戦争は土地に爪痕を残し、人々の心に傷を残し、その傷は後世に語り継がれていく。その記憶の多くはあいまいだが、そこにシャーデさんが探し求めるものがある。戦地へ行かない戦争写真家。シャーデさんは自身をそう名乗る。
2003年からシャーデさんはソビエト崩壊後に独立した国々の、戦争と平和の間で揺れるもろく壊れやすい日常生活を記録し続けた。チェチェン共和国の破壊された建物、イングーシ共和国で暮らす故郷を追われた人々、カザフスタンの核実験がもたらした被害、そしてナゴルノ・カラバフでの境界線をめぐる対立や、ロシアとウクライナでの追悼式やパレードを写真に収めた。
少なくとも最後の2作品を鑑賞する頃には、この写真集のテーマが現在でも重要性を帯びているとわかる。
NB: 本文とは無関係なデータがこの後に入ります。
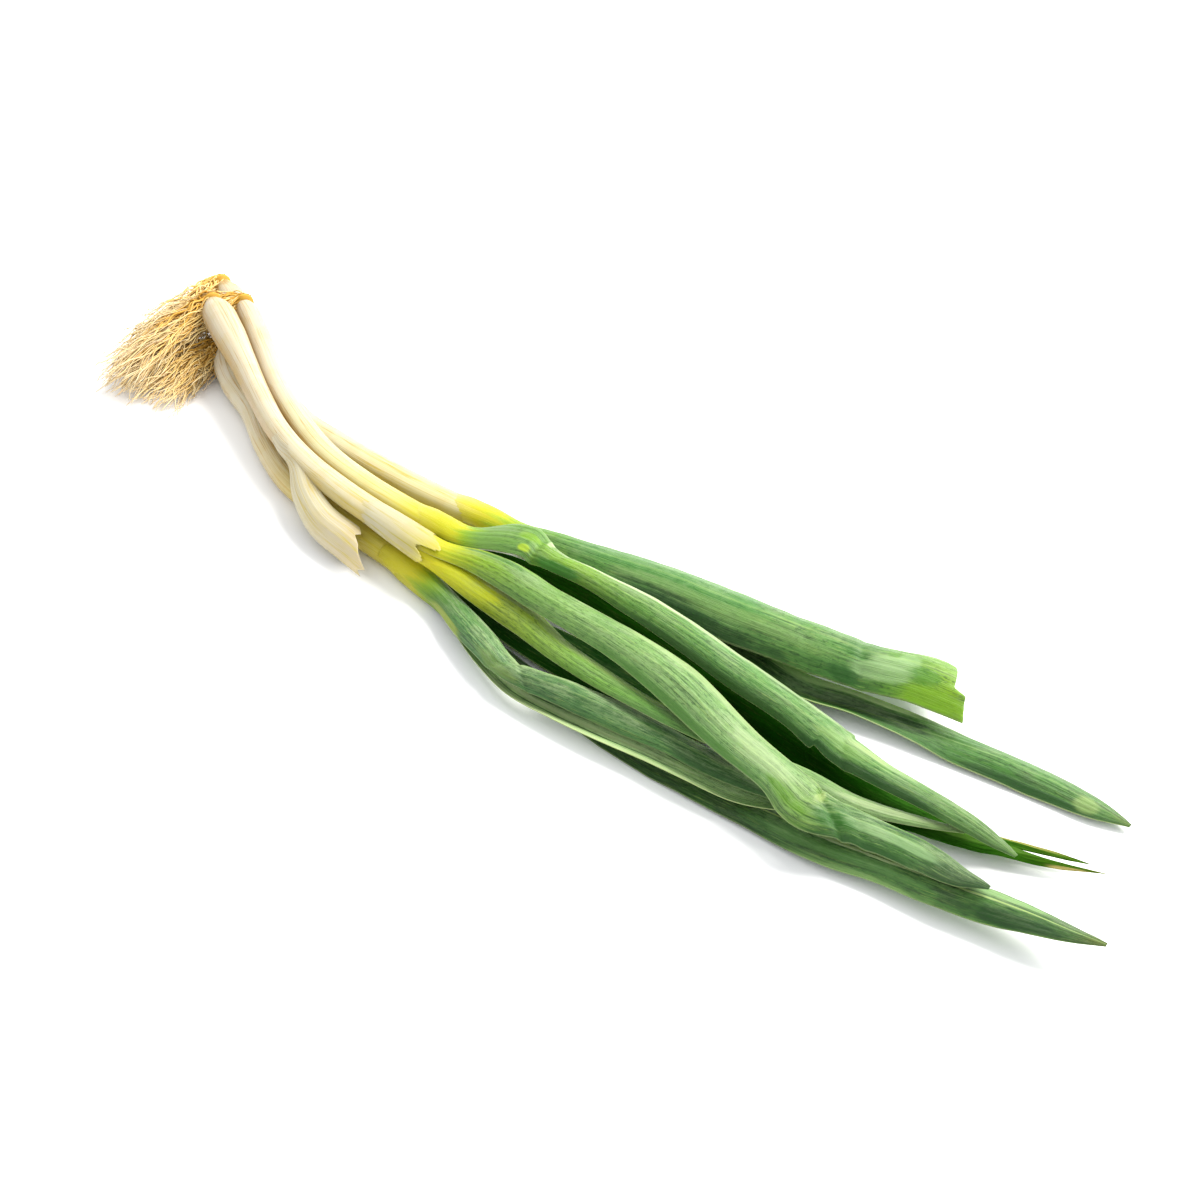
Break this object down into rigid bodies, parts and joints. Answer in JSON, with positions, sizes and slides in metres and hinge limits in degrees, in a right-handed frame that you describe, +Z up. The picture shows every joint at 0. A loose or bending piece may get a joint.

人物、道路、風景の写真は「対」になっていたり、連続して並べられたりしている。そうすることで未解決の争いがもたらす影響がはっきりと浮き上がる。
シャーデさんは、「もう写真が大きな影響力を持っているとは思っていない。だが、ずいぶん前に終わったと言われていても、そこにはまだ戦争の影響があり続けていること。またいかにして、人々がすぐに再び戦争状態に陥ってしまえるかということ。これらのことを、私の写真を見た人々が気づいてくれれば、それで十分だ」とインタビューに答えている。